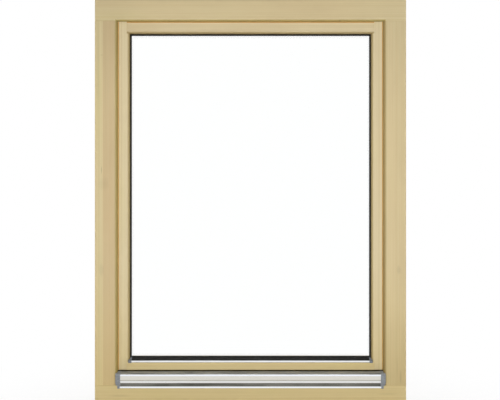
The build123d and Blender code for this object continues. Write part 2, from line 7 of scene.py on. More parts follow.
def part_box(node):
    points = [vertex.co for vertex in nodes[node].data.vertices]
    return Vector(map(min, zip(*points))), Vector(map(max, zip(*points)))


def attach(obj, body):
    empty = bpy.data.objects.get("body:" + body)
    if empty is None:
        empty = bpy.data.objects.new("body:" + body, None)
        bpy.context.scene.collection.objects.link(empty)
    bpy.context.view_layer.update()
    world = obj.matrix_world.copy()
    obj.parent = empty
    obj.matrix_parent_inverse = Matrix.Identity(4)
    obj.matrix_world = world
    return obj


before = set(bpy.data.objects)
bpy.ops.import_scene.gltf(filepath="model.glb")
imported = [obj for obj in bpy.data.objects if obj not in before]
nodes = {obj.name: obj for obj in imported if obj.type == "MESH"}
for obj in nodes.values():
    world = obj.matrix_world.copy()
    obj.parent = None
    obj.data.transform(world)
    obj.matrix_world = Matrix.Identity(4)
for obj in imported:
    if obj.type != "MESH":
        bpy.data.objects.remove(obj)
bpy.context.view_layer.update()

--*--

→ WHAT IS NEEDED
Reproduce the whole listing word for word.

→ EXERCISE RESPONSE
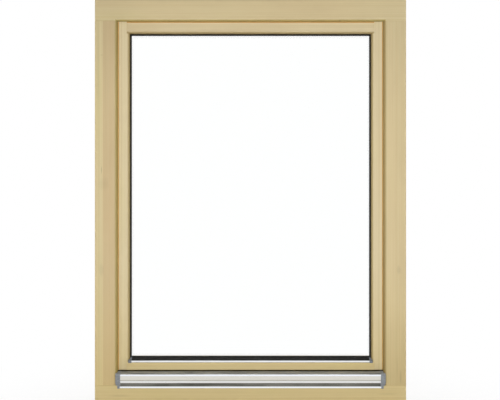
The build123d and Blender code for this object continues. Write part 2, from line 7 of scene.py on. More parts follow.
def part_box(node):
    points = [vertex.co for vertex in nodes[node].data.vertices]
    return Vector(map(min, zip(*points))), Vector(map(max, zip(*points)))


def attach(obj, body):
    empty = bpy.data.objects.get("body:" + body)
    if empty is None:
        empty = bpy.data.objects.new("body:" + body, None)
        bpy.context.scene.collection.objects.link(empty)
    bpy.context.view_layer.update()
    world = obj.matrix_world.copy()
    obj.parent = empty
    obj.matrix_parent_inverse = Matrix.Identity(4)
    obj.matrix_world = world
    return obj


before = set(bpy.data.objects)
bpy.ops.import_scene.gltf(filepath="model.glb")
imported = [obj for obj in bpy.data.objects if obj not in before]
nodes = {obj.name: obj for obj in imported if obj.type == "MESH"}
for obj in nodes.values():
    world = obj.matrix_world.copy()
    obj.parent = None
    obj.data.transform(world)
    obj.matrix_world = Matrix.Identity(4)
for obj in imported:
    if obj.type != "MESH":
        bpy.data.objects.remove(obj)
bpy.context.view_layer.update()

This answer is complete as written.